Dunedin vicar-general Fr Gerard Aynsley has expressed hope that the young people coming out of Catholic schools would be able to connect their lived faith to living justly.
“That’s the challenge,” he told participants at the Te Kupenga and New Zealand Catholic Education Office online symposium series. Fr Aynsley’s talk on the topic of justice, the second of the series, was held on August 2.
He said the aim of Catholic schools’ curriculum is that “young people will develop an understanding of how God’s justice can protect and transform our world”.
Fr Aynsley stressed that it is not just any kind of justice, but God’s justice, something that doesn’t come from our own thinking, but from tapping “into that divine mystery that is God”.
“[God] actually becomes for us the source of our capacity to be just,” he said.
Fr Aynsley observed that justice is a topic that captivates young people.
“A lot of our young people love the fact that there’s a call to make a difference,” he said, noting that, at the recent World Youth Day in Lisbon, as well as other World Youth Days, young people are called upon to make a difference in the world.
“I think often, in that stage of life, we can be cautious about standing tall.
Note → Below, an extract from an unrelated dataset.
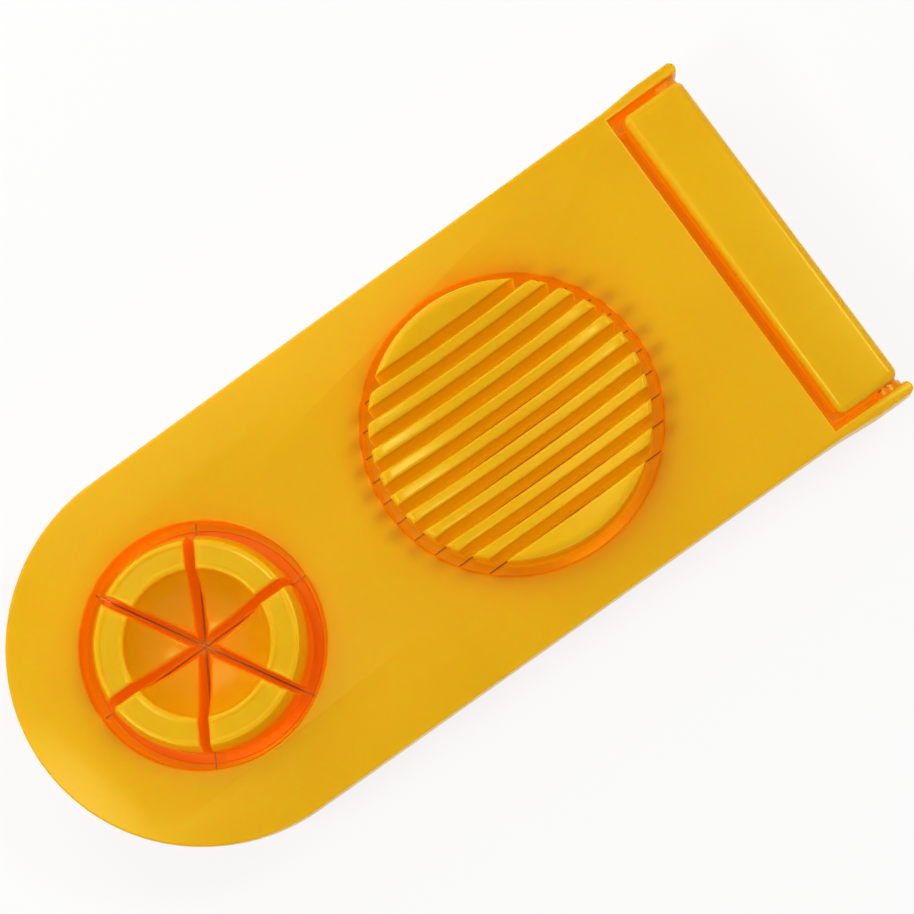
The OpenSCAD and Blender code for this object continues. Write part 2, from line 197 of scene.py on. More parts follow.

But hopefully, as we learn justice, we do stand tall, confident in what we have to offer. And hopefully, our young people, right from year 1, are developing that inner confidence, that inner sense of their dignity, [and] their capacity to make a difference,” he said.
Fr Aynsley said that Catholic Social Teaching has “a rich and intelligent heritage”.
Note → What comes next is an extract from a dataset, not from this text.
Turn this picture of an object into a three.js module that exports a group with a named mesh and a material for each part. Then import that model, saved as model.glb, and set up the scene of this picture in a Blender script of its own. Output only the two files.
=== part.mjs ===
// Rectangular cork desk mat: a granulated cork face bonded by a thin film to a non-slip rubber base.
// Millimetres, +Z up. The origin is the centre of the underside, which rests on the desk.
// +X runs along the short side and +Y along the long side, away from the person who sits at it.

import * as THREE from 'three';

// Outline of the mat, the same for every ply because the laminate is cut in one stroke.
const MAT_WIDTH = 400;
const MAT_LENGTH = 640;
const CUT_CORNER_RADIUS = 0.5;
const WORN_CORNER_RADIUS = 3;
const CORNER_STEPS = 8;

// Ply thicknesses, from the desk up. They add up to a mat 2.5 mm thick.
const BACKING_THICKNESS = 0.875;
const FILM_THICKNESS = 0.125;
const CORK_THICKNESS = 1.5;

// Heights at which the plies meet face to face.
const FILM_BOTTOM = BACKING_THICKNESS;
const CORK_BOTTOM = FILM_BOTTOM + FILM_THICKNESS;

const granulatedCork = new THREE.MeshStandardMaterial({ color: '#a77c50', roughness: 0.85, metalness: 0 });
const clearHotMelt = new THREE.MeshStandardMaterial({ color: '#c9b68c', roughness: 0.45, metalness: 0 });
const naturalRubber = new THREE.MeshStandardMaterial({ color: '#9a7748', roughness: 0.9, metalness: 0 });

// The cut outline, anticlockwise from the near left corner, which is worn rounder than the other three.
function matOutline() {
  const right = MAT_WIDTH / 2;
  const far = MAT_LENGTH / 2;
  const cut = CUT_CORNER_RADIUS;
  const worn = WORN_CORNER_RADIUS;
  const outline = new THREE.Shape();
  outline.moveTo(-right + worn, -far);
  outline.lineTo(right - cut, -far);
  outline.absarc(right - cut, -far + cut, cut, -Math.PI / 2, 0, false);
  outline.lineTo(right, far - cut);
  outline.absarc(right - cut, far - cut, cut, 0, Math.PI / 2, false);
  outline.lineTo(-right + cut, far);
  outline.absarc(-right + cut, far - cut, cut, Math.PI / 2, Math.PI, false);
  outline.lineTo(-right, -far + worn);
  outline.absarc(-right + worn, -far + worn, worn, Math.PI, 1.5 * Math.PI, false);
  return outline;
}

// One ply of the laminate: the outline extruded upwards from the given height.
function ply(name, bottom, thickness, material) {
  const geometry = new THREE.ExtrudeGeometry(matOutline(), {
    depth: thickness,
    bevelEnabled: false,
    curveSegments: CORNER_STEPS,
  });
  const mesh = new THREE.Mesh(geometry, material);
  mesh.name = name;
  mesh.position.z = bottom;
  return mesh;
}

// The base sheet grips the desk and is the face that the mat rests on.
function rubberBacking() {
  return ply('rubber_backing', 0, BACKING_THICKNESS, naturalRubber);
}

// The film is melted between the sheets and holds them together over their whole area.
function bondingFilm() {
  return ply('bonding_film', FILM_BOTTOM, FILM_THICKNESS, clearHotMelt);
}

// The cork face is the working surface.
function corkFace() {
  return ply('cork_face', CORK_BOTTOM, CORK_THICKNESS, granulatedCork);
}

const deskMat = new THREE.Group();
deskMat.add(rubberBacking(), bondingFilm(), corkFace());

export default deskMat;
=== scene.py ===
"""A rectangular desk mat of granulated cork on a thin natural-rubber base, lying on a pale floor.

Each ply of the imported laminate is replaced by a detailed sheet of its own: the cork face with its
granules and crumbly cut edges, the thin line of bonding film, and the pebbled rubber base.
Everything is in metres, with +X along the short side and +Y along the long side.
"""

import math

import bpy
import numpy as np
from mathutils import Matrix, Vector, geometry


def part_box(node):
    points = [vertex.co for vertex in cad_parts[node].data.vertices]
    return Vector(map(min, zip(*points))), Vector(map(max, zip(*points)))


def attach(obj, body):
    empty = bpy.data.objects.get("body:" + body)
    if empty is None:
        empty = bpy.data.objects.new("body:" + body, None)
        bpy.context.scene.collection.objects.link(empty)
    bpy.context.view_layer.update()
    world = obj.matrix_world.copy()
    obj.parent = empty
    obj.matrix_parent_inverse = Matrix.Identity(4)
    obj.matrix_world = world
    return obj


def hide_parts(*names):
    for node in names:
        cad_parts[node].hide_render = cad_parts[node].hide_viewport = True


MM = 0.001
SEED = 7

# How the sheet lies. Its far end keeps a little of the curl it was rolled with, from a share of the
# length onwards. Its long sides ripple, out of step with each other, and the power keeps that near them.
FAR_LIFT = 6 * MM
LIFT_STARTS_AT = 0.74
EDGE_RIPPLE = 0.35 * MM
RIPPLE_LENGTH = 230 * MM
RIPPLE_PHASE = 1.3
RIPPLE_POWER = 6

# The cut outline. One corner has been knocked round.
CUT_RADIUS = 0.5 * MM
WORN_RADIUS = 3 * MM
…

He said that, as opposed to other visions of social justice, Catholics do not just strive for the “greatest good”, we strive for “the common good, the good of each person and every person”.
He said that part of our intellectual tradition is the concept of natural law that arises from “God who creates”, and gives us meaning beyond what we create for ourselves.
In the Scriptures, Jesus taught us to give preferential treatment to the “Anawim”, the poor who are vulnerable, marginalised, socio-economically oppressed and powerless, Fr Aynsley said.
Some of the key scriptural themes, he said, are the Great Commandments, as well as the parables of the Good Samaritan, the rich man and Lazarus, and the Last Judgement.
And then, he said, there are the papal encyclicals which document the responses of our popes to the most pressing social issues of their times.
“Our justice tradition . . . [is] an intelligent tradition. It’s got a history. It’s got a real voice,” he said. “[The encyclicals] remind us that our faith speaks to our world at a particular time and in a particular context.”
He cited Rerum Novarum, an encyclical on capital and labour, written by Pope Leo XXIII in 1891 against the backdrop of the industrial revolution. The social justice issue on labour had been taken up by various popes in various encyclicals written in 1931, 1961, 1971, 1981 and 1991.
Fr Aynsley said that Pope Benedict XVI wrote Caritas in Veritate in 2009 as the world headed into a global financial crisis, while Pope Francis wrote Laudato Sí’ to address the social and environmental crisis happening today.
Fr Aynsley said he hoped that he has encouraged people to delve more deeply into Catholic social teaching.
“As a cheeky final, how are our year 13s going to vote this year? Not who they’ll vote for, what is going to influence their voting?” he said.